- _YOUR TASK_
Work out how many lines in the listing below include the word "from". Give nothing but the number.

──────── GIVEN INFORMATION ────────

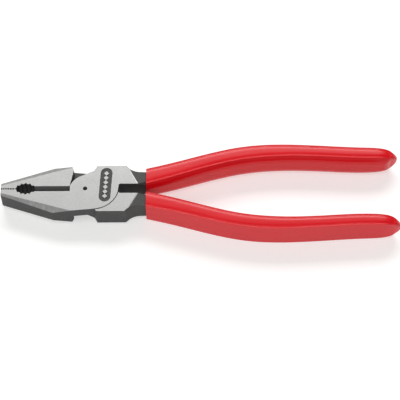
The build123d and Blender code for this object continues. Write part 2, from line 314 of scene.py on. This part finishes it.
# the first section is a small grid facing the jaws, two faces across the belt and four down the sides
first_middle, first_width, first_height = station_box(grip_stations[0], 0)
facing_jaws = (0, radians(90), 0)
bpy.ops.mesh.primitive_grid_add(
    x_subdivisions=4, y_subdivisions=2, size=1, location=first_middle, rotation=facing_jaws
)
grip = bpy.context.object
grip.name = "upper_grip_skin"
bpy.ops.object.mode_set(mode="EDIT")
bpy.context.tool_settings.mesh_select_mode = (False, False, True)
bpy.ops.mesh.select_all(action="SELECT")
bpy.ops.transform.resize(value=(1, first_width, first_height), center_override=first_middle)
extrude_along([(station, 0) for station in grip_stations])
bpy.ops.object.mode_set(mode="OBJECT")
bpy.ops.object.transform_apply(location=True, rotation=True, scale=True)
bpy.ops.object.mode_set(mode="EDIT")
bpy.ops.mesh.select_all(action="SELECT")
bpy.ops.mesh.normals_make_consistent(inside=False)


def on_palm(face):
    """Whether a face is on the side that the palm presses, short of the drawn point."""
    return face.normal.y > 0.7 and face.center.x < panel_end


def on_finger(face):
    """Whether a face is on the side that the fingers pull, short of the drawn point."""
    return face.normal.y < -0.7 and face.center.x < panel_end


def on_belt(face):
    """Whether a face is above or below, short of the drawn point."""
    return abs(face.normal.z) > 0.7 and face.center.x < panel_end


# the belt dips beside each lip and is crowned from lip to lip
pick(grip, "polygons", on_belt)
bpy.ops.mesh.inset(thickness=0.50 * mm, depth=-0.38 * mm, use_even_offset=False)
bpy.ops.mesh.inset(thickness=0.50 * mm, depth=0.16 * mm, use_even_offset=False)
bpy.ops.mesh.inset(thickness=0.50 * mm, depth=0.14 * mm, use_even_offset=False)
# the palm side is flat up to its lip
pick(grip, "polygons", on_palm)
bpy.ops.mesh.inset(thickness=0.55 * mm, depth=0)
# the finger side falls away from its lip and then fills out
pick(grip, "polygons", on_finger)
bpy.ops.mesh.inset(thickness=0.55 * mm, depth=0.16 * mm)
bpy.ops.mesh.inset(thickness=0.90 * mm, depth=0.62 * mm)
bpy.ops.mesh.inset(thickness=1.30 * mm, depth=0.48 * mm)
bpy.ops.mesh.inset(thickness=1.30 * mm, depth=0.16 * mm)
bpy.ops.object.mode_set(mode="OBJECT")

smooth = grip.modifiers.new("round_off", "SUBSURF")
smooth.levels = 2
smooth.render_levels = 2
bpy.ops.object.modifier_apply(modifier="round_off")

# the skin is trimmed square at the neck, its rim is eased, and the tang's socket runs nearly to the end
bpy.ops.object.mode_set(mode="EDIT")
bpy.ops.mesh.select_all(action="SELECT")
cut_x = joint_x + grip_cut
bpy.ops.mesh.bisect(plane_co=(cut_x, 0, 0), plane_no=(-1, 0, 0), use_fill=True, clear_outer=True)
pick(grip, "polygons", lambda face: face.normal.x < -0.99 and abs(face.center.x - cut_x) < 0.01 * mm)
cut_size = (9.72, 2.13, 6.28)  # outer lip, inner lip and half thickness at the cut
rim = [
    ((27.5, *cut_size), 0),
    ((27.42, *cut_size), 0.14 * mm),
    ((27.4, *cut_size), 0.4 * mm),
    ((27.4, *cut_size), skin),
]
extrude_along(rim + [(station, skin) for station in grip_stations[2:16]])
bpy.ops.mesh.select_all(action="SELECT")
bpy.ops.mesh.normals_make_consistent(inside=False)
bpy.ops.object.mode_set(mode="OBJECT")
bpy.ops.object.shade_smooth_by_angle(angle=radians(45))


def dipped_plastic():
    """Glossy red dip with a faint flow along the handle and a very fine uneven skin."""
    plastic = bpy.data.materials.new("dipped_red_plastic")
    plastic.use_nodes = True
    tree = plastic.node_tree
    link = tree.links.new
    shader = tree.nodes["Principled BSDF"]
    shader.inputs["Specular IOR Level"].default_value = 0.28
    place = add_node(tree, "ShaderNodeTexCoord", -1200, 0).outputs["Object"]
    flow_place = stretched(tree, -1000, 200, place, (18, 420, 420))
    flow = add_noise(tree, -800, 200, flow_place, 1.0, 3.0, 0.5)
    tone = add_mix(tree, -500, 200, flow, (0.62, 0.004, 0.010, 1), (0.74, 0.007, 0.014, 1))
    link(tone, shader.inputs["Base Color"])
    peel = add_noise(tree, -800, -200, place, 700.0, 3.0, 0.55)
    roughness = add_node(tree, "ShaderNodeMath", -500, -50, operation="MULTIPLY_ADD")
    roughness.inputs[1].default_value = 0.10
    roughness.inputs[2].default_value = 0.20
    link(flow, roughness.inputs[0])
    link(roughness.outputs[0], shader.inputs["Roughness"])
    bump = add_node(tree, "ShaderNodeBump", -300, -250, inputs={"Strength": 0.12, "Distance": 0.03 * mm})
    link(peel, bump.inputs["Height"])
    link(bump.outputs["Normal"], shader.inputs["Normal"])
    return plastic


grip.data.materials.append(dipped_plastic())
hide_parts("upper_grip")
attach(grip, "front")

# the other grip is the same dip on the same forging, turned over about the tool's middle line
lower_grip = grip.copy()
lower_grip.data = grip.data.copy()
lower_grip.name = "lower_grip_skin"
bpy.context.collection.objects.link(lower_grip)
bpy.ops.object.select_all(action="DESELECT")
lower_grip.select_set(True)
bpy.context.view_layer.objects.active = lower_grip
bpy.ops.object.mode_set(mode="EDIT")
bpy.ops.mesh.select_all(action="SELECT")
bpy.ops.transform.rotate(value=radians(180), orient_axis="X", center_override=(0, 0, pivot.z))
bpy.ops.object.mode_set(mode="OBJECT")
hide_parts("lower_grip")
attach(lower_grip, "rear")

────────

- _SOLVED PROBLEM_
3